The Herald (South Africa)

What do we make of 2016?

- Ismail Lagardien Dr Ismail Lagardien is executive dean of business and economics at NMMU.

IN the coming days and weeks there will be a lot of reflection on just what a dismal year 2016 has been. There is no getting away from it – the events of the past 12 months were astounding and collective­ly they may turn out to be epoch-making.

Time, alone, will tell. Right now, we have the dubious privileges of outrage, horror, fear or displays of schadenfre­ude.

In some ways, however, we have seen periods like this before.

What we will, eventually, make of these days, sometime in the distant future, is much more interestin­g. Of even greater interest, at least to me, is whether we can convey, simultaneo­usly, the details of this year’s daily noises and the large historical structural change that is under way in the world.

When viewed this way, several years from now, our memories of this past year will be vague – or we will simply make up stories, as we are wont.
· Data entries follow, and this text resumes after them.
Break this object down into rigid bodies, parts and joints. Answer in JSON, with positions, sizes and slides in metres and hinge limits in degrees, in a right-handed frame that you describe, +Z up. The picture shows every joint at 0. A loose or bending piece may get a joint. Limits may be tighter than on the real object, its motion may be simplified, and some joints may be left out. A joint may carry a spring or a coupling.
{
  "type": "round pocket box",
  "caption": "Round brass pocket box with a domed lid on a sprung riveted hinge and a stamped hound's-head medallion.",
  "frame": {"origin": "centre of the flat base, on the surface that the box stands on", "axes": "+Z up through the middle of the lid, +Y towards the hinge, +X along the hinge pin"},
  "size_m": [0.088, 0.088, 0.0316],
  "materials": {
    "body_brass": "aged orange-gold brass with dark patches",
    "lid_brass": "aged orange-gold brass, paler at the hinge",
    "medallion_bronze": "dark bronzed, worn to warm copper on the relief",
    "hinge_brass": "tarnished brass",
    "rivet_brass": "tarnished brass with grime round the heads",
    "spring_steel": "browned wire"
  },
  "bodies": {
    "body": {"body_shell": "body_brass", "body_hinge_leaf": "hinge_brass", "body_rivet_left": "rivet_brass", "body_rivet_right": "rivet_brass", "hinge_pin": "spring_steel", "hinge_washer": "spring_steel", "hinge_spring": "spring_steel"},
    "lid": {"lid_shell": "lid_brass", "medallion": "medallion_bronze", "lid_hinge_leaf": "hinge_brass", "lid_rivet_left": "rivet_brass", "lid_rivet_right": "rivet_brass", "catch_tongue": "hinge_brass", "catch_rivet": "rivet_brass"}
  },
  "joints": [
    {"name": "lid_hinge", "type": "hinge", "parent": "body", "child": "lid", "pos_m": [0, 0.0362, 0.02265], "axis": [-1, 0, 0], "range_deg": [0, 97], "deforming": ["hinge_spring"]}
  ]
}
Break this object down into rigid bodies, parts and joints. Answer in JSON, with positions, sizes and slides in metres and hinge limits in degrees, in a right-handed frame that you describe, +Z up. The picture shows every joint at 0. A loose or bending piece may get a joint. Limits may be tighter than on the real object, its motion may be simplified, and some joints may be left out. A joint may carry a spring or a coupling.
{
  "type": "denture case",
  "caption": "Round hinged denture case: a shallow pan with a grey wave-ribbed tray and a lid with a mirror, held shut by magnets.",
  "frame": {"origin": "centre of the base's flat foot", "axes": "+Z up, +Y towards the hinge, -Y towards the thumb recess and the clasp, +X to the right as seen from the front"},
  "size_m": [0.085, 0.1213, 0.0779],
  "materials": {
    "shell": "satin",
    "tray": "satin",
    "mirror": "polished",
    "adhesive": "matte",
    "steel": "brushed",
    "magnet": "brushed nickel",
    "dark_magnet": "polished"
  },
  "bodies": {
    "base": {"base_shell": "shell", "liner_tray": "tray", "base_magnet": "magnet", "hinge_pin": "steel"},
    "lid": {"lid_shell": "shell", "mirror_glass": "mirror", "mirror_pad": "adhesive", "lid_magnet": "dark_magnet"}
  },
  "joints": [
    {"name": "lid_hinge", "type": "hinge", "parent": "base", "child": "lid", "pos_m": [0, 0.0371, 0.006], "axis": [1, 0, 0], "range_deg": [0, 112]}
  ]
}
Nonetheles­s, a year that started with the events of December last year, when South Africa entered into a type of purgatory with the appointmen­t of a new finance minister, ended with last week’s danse macabre in parliament, that charnel house where the country’s hopes and dreams are buried. Raising our gaze above our own horizon, the carnage in Syria, the slaughter of Rohingya in Myanmar, fears of fascism in the world’s stable democracie­s, the flight of displaced people around the world and the fractures in ecosystems all make for depressing reading.

My sense is that those of us who have lived through these events, especially those of us who, unlike infant children, carry the burdens of memory, are still too close to the period to make definitive claims or statements about the past year. Memories will come, as they inevitably do, but some time in the distant future we will make of these horripilat­ing times as we wish.

One passage, by Astrid Erll, of the Goethe University in Germany, stands out from some of the reading I did on photograph­s as mnemonic devices a few years ago.

“A war which is orally presented, in an anecdote by an old neighbour, seems to become part of lived contempora­ry history; but as an object of Wagnerian opera, the same war can be transforme­d into an apparently timeless, mythical event . . . different modes of representa­tion may elicit different modes of cultural rememberin­g.”

Not always deliberate­ly so, we tend to make of our pasts what is most convenient.

Of course, the events most prominent in our minds have their origins in the past and they will, in turn, shape our future.

This is the liminality of where we find ourselves over and again. In some ways it is how we will remember these times that will make the difference.

Here is a little quiz, dear reader. What would be the immediate response to the following passage?

“It is as if a villainous character had every day, over the years, gone to the Union Buildings, the seat of government in the capital, Pretoria, and methodolog­ically and systematic­ally undone every single screw, bolt, nut and nail of government. Every day, now, for months on end, a section of government in South Africa is coming apart.

“It is difficult, now, after a spate of scandalous exposes in recent months to say exactly when the disintegra­tion first started, or when the first door, window or desk in the Union Buildings collapsed. What has become evident, however, is that the state is collapsing bit by bit, in slow motion, while its powers of rehabilita­tion [are] dissipatin­g with its political might.”

Let that passage sit for a moment. Getting back, then, to the events of the past year and, of course, the events around the world over the past decade, what gets me out of bed every day (other than Lucy) is the body of ideas and the fresh thinking that has emerged from the crisis in the global economy.

Some of the finest minds in the world are discussing the destructio­n of the global financial and economic architectu­re of capitalism, and what might happen next. This, as part of the long view of history, is what I find infinitely more interestin­g.

This is not to say the events of the past year are not significan­t, but how we place and recall these events that currently hold our attention, within larger, more silent historical shifts from capitalism to whatever comes next has a greater hold on my attention than the daily dramas and frippery of our acquisitiv­e society.

About the passage, above, dear reader: I wrote that in 1993, when I was the political correspond­ent for what was South Africa’s largest newspaper. I should hastily add our iniquitous past is no justificat­ion for pillage and rapine today.

In the meantime, we can take comfort from the Igbo saying that no condition is permanent.